• Problem statement: Copy exactly the lines from the one containing "front_blades();" through the one containing "zip(*points))), Vector(map(max, zip(*points)))", both included, and nothing else.

(Stored records)
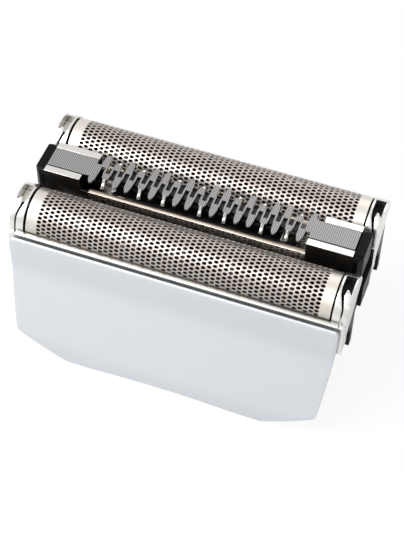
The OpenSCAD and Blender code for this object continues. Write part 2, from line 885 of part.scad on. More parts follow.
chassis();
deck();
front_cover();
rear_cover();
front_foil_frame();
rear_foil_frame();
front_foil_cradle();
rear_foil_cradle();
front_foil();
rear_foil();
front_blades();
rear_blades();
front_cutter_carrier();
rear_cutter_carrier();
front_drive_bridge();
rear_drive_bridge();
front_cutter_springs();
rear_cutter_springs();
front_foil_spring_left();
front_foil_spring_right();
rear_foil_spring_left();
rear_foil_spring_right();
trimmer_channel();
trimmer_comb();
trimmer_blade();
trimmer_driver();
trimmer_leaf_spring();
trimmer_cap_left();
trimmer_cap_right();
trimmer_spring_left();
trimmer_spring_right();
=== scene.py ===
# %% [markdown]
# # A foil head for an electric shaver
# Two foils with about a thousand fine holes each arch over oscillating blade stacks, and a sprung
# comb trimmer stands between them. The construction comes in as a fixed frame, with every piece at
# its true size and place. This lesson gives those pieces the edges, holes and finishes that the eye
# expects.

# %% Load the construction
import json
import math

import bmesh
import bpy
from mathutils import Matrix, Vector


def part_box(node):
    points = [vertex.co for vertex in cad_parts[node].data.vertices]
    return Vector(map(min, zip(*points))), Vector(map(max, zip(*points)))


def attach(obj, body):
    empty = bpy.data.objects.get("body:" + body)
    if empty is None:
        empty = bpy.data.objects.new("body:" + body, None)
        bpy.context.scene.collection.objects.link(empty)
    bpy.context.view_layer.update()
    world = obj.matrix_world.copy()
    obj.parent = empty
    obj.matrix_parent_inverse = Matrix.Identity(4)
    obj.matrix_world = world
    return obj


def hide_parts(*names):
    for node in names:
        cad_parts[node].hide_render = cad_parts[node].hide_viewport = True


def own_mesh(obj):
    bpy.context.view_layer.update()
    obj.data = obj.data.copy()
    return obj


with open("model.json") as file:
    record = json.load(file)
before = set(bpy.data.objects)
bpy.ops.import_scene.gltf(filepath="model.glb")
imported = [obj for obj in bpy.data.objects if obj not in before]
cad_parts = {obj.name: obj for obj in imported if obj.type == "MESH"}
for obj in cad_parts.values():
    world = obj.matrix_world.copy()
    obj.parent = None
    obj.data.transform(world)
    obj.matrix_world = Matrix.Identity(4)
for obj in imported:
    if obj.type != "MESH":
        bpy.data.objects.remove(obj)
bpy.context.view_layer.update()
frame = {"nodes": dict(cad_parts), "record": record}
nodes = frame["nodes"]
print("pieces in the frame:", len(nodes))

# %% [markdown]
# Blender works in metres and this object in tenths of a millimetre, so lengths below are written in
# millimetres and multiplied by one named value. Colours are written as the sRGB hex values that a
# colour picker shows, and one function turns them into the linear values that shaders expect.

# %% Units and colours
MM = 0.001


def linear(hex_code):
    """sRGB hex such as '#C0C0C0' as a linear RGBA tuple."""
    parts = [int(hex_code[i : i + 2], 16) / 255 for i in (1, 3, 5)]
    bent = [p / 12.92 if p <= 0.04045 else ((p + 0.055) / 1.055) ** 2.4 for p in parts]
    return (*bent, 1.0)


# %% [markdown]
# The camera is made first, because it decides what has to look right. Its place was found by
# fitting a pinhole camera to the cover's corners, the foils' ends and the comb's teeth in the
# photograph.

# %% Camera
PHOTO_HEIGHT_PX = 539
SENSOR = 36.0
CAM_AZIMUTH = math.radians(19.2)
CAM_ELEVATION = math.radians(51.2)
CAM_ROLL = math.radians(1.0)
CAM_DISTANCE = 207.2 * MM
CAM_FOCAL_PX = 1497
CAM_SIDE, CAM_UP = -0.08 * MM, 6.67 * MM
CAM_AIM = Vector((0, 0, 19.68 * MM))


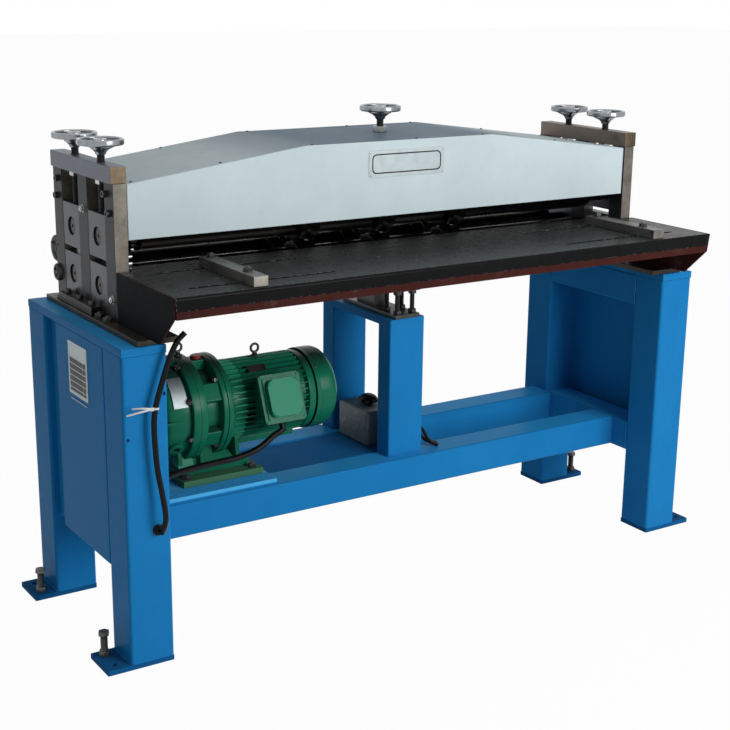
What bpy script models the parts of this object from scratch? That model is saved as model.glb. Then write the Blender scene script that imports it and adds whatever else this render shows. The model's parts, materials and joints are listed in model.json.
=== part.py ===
==
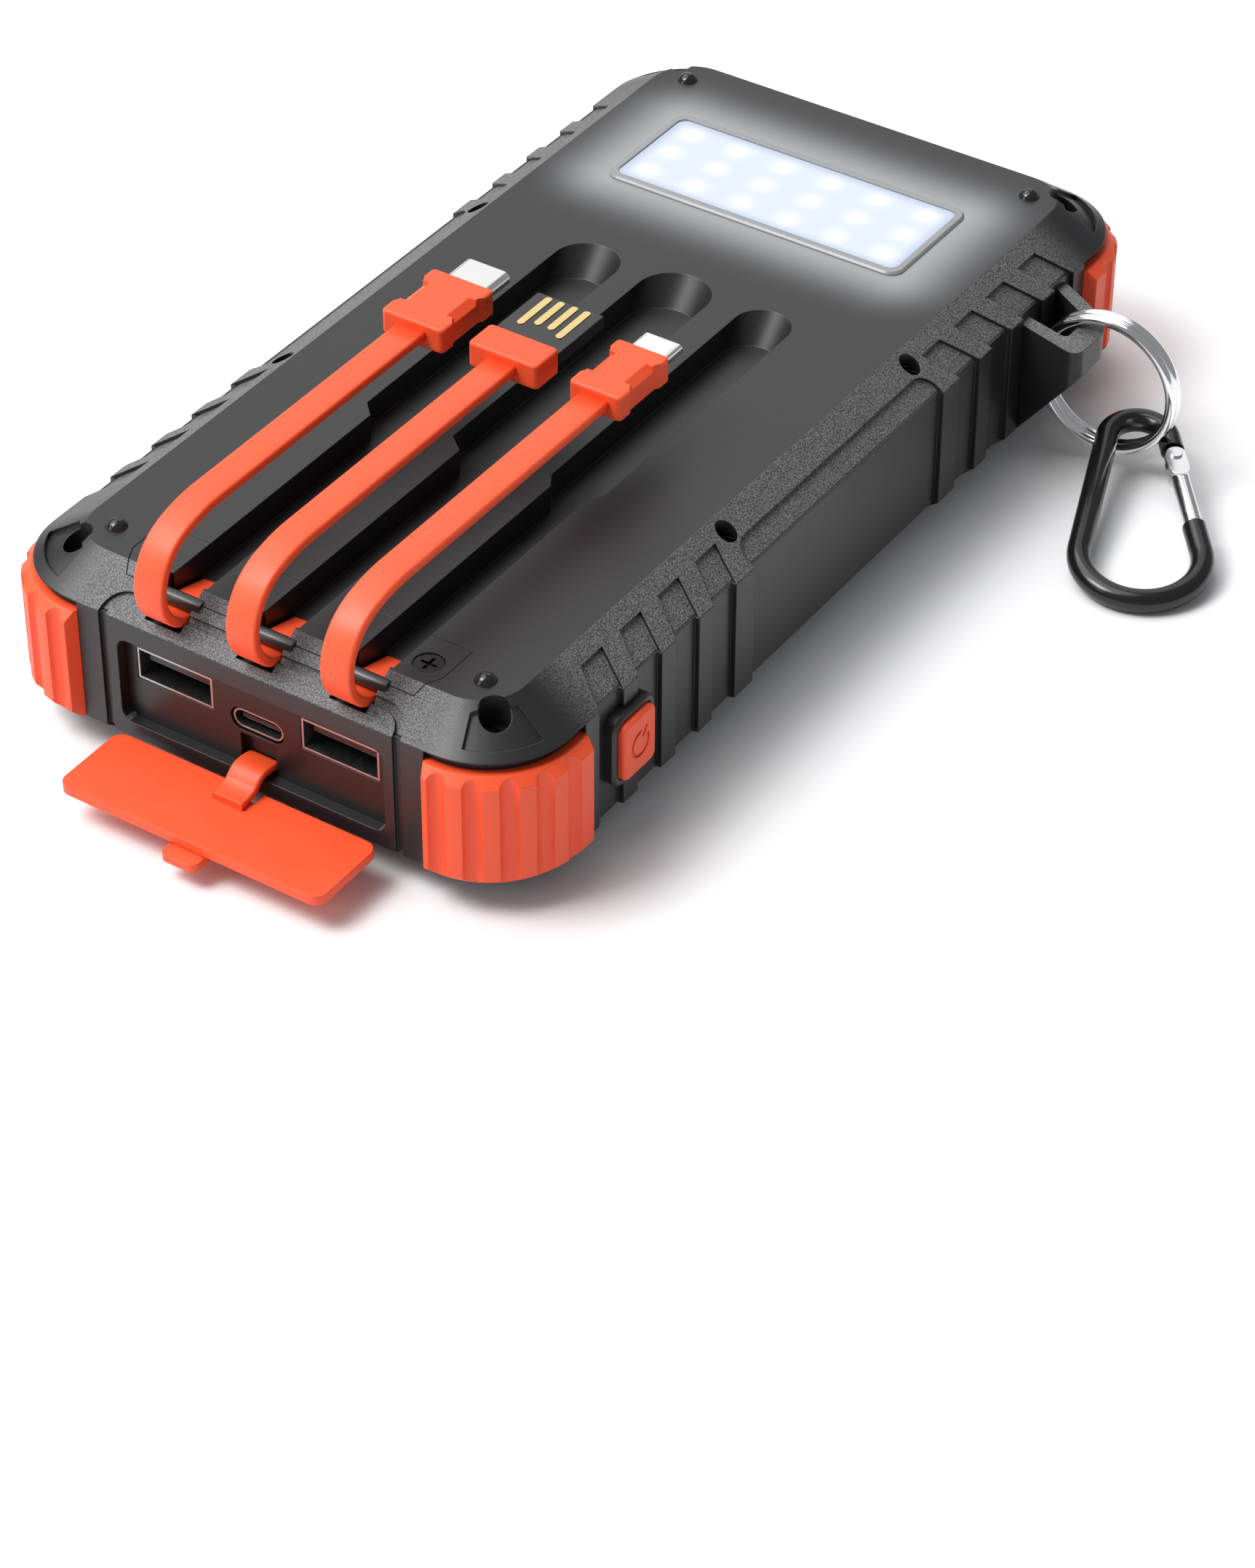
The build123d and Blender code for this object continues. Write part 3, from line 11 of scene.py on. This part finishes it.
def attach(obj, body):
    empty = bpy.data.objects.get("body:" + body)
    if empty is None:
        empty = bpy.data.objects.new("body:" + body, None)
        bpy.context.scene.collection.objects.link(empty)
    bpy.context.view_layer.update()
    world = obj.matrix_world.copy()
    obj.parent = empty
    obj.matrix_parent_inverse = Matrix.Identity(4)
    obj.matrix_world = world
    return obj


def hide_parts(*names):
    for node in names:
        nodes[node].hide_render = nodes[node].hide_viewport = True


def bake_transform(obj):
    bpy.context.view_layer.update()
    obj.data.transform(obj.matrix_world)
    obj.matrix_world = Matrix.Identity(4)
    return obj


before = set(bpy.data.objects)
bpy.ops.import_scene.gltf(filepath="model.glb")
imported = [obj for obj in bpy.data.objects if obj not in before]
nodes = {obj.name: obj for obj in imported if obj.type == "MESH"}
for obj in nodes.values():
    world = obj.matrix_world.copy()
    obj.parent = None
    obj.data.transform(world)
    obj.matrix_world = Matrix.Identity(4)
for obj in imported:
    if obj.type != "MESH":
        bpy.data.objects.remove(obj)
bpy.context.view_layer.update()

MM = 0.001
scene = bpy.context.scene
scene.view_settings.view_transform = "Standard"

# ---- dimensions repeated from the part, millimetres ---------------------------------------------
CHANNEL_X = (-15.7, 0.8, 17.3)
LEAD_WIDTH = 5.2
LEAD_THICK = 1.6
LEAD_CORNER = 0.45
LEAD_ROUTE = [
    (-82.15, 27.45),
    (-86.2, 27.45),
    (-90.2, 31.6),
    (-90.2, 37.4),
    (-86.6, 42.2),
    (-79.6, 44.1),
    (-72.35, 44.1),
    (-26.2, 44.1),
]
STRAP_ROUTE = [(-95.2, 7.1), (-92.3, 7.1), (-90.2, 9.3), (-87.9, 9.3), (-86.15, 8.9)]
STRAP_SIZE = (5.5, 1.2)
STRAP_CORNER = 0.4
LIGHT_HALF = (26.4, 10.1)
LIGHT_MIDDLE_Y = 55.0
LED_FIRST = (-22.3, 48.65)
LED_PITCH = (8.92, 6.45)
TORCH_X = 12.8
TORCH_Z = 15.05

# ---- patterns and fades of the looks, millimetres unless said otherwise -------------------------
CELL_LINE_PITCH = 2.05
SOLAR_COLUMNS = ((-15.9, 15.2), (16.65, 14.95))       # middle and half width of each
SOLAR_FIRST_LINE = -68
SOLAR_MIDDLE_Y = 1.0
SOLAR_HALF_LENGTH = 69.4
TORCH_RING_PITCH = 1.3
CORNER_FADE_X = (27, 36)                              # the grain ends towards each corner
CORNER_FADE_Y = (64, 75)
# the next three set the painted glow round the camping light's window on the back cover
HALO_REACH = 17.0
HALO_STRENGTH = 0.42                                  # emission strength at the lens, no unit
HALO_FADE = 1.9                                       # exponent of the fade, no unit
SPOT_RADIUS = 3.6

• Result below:
front_blades();
rear_blades();
front_cutter_carrier();
rear_cutter_carrier();
front_drive_bridge();
rear_drive_bridge();
front_cutter_springs();
rear_cutter_springs();
front_foil_spring_left();
front_foil_spring_right();
rear_foil_spring_left();
rear_foil_spring_right();
trimmer_channel();
trimmer_comb();
trimmer_blade();
trimmer_driver();
trimmer_leaf_spring();
trimmer_cap_left();
trimmer_cap_right();
trimmer_spring_left();
trimmer_spring_right();
=== scene.py ===
# %% [markdown]
# # A foil head for an electric shaver
# Two foils with about a thousand fine holes each arch over oscillating blade stacks, and a sprung
# comb trimmer stands between them. The construction comes in as a fixed frame, with every piece at
# its true size and place. This lesson gives those pieces the edges, holes and finishes that the eye
# expects.

# %% Load the construction
import json
import math

import bmesh
import bpy
from mathutils import Matrix, Vector


def part_box(node):
    points = [vertex.co for vertex in cad_parts[node].data.vertices]
    return Vector(map(min, zip(*points))), Vector(map(max, zip(*points)))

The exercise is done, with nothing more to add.